WTF 101’s biggest weakness in its first three episodes is that it seems to be a one-trick pony. In the first episode, “Parasites”, we expanded our definition of natural by seeing the lurid ways that animals treat each other in order to survive. In the second episode, “Self-Experimentation” we move over to the way humans in the past conducted science, going to disgusting lengths to learn, at times, trivial amounts of information. In this week’s episode, we’re back to expanding our definition of natural by seeing the lurid ways that animals treat each other in order to survive. Adam Ruins Everything has a similar problem in that the root of all evil usually turns out to be lobby-happy corporations, but its initial premises (usually having to do with something quotidian) are more relatable than the stretches WTF 101 is making to connect its classroom portions to its demonstrations in only its first few episodes.

In his earlier reviews, my colleague John Schwarz pointed out that WTF 101 was never going to reach the gross-out highs (lows?) of Trey Parker and Matt Stone’s South Park, and I’m inclined to agree. The show’s satirical element is much clearer from the outset and has little room to grow. It is interesting to see what terrible things are natural even if we don’t consider them normal, but this polysemy on the former word does not an entire show make. In fact, WTF 101 even cedes much of what unique ground it does have this week.

While we do get to see baby hyena’s suffocating in the birthing canal, insects dying of allergic reactions to semen, and a rat reduced to a humping lump on the floor, there is a surprising lack of sex depicted on WTF 101. I’m by no means advocating animated animal pornography as the best strategy for the episode to take, but it would have certainly shocked me, and I was confused when the show decided to very explicitly cut away from the hyena sex scene happening just off-screen.

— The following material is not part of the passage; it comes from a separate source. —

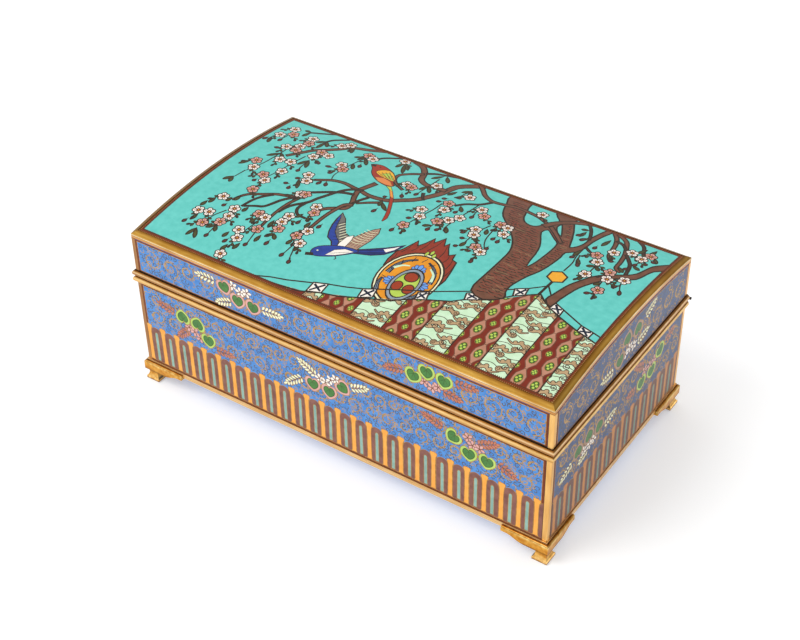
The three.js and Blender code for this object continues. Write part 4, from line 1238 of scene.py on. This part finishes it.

Blood and guts are only going to get WTF 101 so far, and, in that moment, the show had the chance to do something that no one else in animation seems willing to do, but they backed away from it at the last second. If the lesson of the episode is that sex is beautiful, even when it’s disgusting, it’s undercut by the refusal to depict nearly any of it, even for laughs. I’ve said before on this website that implication is a powerful comedic tool. WTF 101 seems to have a selective understanding of that idea. When it comes to gore, it’s all out in the open, but when it comes to sex, it’s better left to the imagination. It’s a very American approach to handling sensitive subjects, and it didn’t leave me terribly impressed.